Pull out every line below that contains the word "bodies".

* begin Stored data *

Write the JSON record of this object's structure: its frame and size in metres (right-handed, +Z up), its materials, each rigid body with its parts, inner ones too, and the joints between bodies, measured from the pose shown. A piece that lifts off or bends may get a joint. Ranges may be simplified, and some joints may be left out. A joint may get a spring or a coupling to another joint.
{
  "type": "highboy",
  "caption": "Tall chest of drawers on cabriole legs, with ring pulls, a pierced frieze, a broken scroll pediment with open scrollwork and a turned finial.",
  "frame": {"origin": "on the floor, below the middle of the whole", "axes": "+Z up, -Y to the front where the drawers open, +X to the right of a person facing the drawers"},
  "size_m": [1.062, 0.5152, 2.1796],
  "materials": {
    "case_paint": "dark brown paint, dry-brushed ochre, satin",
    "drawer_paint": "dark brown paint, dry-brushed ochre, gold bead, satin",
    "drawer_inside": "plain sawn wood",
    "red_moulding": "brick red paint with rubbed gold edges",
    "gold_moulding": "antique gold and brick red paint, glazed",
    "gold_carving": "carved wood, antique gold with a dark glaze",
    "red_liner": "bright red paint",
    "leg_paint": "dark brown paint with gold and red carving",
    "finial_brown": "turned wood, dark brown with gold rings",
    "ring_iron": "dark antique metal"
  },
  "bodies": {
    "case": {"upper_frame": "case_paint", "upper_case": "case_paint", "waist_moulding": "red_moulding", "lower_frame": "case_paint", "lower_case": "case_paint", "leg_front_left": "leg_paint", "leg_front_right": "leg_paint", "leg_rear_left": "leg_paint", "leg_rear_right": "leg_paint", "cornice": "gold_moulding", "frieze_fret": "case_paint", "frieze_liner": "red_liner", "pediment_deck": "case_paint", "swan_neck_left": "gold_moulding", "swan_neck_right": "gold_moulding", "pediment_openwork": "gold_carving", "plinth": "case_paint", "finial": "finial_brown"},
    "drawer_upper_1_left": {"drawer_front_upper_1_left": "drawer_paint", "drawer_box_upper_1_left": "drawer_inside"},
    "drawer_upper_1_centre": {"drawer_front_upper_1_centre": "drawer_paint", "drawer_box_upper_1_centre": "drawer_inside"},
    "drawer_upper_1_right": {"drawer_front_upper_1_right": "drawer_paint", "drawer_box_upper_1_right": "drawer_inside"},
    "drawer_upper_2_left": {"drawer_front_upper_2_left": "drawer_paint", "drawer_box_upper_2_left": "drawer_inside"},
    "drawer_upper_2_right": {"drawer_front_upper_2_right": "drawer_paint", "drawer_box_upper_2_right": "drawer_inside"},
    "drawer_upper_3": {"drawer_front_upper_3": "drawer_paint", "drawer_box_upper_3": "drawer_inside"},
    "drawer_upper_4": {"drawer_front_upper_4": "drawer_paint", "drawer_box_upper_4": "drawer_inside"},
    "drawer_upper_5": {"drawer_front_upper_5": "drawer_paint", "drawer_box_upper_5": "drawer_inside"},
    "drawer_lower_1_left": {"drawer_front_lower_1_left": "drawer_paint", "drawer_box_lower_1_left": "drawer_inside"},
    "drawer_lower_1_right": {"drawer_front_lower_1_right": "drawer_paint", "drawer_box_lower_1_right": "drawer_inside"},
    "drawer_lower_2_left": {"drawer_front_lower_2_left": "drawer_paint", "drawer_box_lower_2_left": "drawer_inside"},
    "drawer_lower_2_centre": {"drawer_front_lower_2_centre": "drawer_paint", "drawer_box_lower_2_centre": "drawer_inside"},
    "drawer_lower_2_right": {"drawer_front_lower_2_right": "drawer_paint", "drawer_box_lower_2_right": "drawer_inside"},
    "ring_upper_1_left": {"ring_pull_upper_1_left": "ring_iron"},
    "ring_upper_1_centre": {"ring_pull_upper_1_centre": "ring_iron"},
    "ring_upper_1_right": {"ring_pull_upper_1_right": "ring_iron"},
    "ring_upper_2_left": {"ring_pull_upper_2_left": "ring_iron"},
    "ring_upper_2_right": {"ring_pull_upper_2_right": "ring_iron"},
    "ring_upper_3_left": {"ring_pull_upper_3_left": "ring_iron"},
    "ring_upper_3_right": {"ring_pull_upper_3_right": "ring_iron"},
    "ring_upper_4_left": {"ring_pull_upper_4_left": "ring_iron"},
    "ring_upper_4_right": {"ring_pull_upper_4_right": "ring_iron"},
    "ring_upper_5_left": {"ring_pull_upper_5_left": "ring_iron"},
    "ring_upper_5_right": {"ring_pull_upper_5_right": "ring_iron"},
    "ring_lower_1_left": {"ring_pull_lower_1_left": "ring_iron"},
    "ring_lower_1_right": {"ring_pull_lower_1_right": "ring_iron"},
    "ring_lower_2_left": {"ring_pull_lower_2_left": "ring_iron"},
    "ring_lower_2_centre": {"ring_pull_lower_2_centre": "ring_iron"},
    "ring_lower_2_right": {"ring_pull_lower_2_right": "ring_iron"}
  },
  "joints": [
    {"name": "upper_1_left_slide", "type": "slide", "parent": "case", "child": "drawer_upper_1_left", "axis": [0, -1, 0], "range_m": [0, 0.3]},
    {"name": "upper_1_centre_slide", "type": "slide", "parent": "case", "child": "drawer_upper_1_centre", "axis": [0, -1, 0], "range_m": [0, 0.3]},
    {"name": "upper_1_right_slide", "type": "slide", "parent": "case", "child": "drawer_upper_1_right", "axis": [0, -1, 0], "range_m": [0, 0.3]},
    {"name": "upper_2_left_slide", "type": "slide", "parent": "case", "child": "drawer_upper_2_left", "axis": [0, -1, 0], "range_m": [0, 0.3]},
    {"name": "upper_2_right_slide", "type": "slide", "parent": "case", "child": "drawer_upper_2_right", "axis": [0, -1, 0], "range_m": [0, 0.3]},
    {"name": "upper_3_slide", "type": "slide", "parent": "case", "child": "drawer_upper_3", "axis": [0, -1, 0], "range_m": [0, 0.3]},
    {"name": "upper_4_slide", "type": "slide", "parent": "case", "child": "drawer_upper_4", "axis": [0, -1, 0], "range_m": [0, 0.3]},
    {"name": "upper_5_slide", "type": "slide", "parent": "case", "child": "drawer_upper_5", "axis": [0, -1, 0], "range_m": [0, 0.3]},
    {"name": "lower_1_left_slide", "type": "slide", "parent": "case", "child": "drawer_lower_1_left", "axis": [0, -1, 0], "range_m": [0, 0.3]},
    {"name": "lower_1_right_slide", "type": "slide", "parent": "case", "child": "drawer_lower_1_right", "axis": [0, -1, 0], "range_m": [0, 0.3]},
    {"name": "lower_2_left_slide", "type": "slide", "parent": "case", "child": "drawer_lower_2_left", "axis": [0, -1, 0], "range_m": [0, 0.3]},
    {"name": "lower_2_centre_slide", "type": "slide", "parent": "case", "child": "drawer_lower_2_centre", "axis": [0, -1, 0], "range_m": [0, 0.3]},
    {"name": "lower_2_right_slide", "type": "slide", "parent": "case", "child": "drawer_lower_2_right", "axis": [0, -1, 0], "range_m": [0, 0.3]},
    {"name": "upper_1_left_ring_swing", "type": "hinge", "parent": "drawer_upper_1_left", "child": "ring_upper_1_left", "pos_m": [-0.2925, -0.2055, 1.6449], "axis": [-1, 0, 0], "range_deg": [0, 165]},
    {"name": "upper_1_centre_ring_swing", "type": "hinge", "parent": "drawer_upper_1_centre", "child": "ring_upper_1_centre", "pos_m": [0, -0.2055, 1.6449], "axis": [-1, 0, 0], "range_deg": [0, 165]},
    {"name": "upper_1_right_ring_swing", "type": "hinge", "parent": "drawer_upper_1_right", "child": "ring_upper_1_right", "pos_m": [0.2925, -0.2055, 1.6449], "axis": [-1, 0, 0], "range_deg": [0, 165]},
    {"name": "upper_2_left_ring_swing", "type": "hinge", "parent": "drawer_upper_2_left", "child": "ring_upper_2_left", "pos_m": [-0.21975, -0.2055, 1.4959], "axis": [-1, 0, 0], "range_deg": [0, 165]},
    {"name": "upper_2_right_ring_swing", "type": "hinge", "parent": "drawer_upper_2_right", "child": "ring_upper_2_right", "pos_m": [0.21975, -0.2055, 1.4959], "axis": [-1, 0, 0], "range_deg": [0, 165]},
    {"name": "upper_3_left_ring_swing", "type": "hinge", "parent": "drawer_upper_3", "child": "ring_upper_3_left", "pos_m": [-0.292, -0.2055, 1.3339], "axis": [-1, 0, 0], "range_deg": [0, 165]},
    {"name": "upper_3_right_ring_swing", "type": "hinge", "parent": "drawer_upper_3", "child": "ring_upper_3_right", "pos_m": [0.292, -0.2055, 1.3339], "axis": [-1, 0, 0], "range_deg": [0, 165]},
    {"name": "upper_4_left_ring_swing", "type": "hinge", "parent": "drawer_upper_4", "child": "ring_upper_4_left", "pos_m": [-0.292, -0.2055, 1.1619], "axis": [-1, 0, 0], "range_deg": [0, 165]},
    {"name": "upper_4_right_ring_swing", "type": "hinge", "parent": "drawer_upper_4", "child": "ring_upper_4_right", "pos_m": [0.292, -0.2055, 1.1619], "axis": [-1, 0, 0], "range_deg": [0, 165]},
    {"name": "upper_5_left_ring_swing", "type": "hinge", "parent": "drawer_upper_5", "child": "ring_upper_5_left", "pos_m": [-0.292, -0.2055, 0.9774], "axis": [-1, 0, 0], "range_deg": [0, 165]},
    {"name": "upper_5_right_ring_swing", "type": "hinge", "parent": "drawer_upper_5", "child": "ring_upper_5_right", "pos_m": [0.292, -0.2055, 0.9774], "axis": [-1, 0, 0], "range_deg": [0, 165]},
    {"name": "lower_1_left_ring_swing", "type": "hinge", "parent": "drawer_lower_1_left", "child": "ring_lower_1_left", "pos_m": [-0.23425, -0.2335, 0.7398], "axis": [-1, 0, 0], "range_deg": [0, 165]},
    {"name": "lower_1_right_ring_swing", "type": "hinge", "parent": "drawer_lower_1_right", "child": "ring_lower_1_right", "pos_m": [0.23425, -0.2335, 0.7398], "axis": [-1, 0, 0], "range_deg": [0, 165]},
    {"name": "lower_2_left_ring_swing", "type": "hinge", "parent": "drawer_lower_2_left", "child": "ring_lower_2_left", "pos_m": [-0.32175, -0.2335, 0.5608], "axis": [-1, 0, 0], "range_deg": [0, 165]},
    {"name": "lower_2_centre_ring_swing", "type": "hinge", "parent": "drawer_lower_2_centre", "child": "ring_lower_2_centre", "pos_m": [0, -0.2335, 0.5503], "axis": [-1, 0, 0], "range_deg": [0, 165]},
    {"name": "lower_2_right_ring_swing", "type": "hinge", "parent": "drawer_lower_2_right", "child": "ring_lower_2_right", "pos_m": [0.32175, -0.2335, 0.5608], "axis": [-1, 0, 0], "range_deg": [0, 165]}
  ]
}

* end Stored data *

The result
Write the JSON record of this object's structure: its frame and size in metres (right-handed, +Z up), its materials, each rigid body with its parts, inner ones too, and the joints between bodies, measured from the pose shown. A piece that lifts off or bends may get a joint. Ranges may be simplified, and some joints may be left out. A joint may get a spring or a coupling to another joint.
  "bodies": {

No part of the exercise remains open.